» What you need to do
For the material that follows, return exactly the lines from the one with "Vector(map(max, high, point))" through the one with "mm from what", both ends included.

» Supplied data
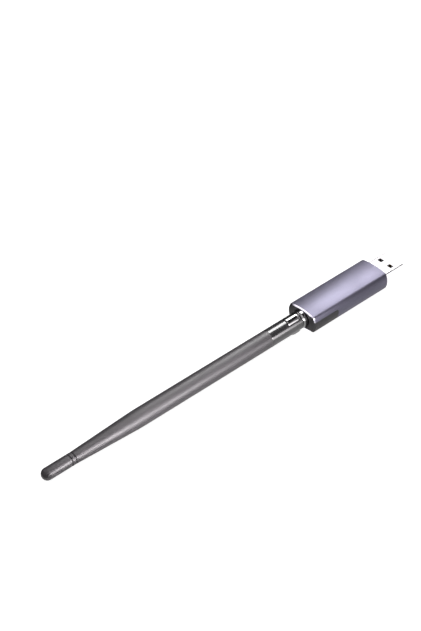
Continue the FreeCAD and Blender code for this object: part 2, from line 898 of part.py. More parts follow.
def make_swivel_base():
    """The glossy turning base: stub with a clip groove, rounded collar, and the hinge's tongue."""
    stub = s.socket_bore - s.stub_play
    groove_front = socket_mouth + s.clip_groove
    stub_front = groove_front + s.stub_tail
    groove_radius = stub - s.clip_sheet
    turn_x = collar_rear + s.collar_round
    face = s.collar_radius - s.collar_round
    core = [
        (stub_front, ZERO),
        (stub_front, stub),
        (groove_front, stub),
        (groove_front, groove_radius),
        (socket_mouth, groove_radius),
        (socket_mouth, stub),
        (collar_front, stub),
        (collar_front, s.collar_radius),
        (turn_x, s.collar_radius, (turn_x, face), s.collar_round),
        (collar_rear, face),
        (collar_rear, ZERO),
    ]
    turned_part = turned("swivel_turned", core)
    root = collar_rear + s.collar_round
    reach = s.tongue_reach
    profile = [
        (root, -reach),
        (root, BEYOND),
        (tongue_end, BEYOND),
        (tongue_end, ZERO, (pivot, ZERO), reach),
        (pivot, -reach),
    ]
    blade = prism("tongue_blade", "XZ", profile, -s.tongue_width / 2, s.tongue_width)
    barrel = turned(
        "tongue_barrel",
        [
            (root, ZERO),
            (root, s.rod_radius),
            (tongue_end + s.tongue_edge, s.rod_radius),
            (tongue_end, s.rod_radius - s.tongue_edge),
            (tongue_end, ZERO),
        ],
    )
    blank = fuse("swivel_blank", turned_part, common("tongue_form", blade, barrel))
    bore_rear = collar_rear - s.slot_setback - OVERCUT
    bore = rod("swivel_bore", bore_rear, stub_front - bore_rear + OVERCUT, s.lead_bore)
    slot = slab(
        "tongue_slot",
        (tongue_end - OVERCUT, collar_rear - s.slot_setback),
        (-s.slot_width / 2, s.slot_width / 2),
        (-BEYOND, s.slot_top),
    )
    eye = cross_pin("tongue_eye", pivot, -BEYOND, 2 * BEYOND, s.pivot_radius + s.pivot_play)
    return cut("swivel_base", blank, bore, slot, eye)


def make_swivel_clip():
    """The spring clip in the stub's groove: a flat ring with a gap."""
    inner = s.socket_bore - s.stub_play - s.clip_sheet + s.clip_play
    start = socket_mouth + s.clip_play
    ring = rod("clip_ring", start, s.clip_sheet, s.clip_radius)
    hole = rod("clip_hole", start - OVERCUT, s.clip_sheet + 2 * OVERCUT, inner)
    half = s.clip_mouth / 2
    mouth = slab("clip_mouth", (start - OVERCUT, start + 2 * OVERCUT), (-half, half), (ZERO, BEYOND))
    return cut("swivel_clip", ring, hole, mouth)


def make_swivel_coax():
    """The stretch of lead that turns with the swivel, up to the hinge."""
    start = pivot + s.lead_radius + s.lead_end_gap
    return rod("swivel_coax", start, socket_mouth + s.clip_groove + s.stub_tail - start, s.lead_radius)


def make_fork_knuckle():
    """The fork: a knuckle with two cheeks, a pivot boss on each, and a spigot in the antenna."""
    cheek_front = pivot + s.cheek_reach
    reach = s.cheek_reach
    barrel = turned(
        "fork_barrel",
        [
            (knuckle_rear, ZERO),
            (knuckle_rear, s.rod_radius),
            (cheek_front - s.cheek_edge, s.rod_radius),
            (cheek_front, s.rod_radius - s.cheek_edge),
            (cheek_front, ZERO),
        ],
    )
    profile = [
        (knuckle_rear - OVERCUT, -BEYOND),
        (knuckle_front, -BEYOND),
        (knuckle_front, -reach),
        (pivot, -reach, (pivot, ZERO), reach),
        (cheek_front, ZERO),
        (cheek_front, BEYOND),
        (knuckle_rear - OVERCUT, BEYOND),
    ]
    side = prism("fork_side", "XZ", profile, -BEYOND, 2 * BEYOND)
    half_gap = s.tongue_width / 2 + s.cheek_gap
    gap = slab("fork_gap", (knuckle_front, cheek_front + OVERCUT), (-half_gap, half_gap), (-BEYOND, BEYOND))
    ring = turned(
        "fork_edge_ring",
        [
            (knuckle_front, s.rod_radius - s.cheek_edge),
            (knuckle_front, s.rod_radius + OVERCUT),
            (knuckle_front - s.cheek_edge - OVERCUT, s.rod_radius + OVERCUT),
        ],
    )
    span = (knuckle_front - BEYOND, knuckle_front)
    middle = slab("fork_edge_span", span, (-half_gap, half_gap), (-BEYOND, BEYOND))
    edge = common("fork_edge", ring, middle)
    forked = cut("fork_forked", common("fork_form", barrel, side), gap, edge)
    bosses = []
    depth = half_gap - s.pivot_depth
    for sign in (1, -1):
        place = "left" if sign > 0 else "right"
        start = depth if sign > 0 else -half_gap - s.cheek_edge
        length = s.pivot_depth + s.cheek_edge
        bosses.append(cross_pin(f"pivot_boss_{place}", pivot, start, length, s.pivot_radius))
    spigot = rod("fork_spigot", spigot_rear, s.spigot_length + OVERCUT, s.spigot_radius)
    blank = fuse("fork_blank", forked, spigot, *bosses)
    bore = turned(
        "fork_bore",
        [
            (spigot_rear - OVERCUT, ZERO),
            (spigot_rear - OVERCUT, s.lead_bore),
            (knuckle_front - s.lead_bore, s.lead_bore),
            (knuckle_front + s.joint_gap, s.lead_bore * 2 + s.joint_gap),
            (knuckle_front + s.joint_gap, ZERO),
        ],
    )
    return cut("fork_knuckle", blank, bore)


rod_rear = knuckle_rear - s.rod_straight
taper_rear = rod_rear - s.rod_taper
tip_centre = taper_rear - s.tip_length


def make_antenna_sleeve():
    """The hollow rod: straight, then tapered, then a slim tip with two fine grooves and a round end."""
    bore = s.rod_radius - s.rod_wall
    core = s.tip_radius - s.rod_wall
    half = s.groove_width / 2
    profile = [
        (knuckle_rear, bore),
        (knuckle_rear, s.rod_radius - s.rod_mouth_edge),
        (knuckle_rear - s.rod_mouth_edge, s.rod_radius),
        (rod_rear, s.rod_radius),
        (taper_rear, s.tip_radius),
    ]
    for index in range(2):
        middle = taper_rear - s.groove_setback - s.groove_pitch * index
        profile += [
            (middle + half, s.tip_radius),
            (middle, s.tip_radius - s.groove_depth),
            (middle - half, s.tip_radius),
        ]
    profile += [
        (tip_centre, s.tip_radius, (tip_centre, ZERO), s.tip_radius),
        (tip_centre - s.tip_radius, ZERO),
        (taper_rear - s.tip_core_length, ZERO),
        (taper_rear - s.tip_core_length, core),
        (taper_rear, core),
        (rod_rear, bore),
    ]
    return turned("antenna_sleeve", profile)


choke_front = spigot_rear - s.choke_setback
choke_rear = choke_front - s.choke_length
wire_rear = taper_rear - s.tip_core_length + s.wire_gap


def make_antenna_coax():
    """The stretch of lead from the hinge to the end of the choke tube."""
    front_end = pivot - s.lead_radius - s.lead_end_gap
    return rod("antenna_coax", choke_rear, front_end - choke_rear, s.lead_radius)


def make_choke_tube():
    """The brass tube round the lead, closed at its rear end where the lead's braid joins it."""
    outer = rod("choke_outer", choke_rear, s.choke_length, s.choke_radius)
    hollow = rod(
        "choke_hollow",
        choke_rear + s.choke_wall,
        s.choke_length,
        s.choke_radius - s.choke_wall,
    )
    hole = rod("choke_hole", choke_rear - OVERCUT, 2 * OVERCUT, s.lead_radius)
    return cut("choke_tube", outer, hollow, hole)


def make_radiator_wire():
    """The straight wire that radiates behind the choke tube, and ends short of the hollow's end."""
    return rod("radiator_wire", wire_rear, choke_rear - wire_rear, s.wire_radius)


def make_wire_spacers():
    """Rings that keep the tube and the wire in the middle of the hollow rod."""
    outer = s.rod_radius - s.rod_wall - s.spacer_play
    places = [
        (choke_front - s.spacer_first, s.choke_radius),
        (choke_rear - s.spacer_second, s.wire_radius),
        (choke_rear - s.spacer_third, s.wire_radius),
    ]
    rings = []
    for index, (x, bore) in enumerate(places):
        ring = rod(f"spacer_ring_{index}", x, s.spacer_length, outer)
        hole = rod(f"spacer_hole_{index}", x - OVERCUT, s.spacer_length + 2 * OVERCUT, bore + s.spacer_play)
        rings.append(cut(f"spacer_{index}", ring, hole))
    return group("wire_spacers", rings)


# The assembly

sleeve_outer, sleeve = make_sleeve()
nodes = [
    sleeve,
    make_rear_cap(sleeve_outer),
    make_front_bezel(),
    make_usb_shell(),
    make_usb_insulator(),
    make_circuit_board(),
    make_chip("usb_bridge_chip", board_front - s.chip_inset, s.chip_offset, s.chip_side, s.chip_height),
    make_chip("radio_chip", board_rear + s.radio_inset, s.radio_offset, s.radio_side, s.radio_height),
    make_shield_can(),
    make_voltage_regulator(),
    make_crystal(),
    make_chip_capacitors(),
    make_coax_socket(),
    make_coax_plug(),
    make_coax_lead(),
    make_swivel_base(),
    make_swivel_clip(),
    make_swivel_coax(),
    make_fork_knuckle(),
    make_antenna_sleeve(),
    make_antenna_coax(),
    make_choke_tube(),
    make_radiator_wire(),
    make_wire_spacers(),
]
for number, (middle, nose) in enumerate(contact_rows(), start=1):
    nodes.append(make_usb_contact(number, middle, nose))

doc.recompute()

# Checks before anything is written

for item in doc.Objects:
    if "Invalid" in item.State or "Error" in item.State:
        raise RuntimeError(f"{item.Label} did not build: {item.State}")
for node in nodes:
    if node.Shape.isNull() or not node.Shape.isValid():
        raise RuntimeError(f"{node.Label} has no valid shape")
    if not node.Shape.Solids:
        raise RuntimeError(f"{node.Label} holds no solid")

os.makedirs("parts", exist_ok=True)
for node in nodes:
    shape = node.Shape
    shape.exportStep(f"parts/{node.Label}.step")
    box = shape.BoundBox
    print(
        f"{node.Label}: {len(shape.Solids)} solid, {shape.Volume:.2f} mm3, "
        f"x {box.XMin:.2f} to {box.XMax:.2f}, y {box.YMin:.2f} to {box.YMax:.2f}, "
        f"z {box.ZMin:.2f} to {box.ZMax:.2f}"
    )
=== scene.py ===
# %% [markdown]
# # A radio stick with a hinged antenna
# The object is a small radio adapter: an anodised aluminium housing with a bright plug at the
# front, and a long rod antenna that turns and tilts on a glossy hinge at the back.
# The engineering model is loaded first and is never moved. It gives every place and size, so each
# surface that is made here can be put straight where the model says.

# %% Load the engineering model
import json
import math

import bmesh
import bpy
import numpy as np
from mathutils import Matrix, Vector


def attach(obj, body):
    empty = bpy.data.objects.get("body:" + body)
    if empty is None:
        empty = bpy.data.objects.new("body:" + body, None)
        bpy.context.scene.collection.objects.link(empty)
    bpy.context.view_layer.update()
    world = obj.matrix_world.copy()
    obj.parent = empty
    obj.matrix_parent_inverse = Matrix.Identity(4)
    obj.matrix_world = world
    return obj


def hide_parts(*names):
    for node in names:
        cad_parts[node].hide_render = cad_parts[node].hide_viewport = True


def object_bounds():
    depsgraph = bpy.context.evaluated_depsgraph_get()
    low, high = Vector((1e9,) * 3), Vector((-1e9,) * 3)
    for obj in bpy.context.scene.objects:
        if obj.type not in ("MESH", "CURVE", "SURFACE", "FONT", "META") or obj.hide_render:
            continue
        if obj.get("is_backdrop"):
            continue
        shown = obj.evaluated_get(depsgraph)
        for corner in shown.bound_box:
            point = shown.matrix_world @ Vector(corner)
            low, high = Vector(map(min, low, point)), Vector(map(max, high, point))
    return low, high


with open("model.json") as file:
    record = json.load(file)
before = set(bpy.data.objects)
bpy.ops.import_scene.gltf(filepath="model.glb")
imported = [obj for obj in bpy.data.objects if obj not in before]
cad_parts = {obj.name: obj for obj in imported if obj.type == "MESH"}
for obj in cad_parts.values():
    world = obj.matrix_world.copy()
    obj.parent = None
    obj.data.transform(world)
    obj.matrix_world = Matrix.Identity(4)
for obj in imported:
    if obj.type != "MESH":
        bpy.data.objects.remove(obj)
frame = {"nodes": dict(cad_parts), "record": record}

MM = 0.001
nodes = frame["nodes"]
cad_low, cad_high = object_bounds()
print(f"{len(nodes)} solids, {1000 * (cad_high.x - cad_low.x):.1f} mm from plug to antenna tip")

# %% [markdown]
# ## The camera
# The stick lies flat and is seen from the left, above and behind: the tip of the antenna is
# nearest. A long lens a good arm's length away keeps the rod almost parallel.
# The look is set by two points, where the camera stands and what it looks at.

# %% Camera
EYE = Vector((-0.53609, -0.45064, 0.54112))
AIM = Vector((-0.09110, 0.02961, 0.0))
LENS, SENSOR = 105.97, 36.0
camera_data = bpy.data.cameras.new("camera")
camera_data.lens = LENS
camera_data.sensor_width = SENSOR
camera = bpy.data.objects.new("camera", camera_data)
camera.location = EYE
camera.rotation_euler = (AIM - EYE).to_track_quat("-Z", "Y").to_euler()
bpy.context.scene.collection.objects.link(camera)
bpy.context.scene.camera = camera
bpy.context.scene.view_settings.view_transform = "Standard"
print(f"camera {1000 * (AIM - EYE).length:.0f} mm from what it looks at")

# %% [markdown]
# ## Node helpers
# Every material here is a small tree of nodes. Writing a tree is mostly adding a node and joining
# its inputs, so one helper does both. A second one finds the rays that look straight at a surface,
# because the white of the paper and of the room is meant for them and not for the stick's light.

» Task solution
            low, high = Vector(map(min, low, point)), Vector(map(max, high, point))
    return low, high


with open("model.json") as file:
    record = json.load(file)
before = set(bpy.data.objects)
bpy.ops.import_scene.gltf(filepath="model.glb")
imported = [obj for obj in bpy.data.objects if obj not in before]
cad_parts = {obj.name: obj for obj in imported if obj.type == "MESH"}
for obj in cad_parts.values():
    world = obj.matrix_world.copy()
    obj.parent = None
    obj.data.transform(world)
    obj.matrix_world = Matrix.Identity(4)
for obj in imported:
    if obj.type != "MESH":
        bpy.data.objects.remove(obj)
frame = {"nodes": dict(cad_parts), "record": record}

MM = 0.001
nodes = frame["nodes"]
cad_low, cad_high = object_bounds()
print(f"{len(nodes)} solids, {1000 * (cad_high.x - cad_low.x):.1f} mm from plug to antenna tip")

# %% [markdown]
# ## The camera
# The stick lies flat and is seen from the left, above and behind: the tip of the antenna is
# nearest. A long lens a good arm's length away keeps the rod almost parallel.
# The look is set by two points, where the camera stands and what it looks at.

# %% Camera
EYE = Vector((-0.53609, -0.45064, 0.54112))
AIM = Vector((-0.09110, 0.02961, 0.0))
LENS, SENSOR = 105.97, 36.0
camera_data = bpy.data.cameras.new("camera")
camera_data.lens = LENS
camera_data.sensor_width = SENSOR
camera = bpy.data.objects.new("camera", camera_data)
camera.location = EYE
camera.rotation_euler = (AIM - EYE).to_track_quat("-Z", "Y").to_euler()
bpy.context.scene.collection.objects.link(camera)
bpy.context.scene.camera = camera
bpy.context.scene.view_settings.view_transform = "Standard"
print(f"camera {1000 * (AIM - EYE).length:.0f} mm from what it looks at")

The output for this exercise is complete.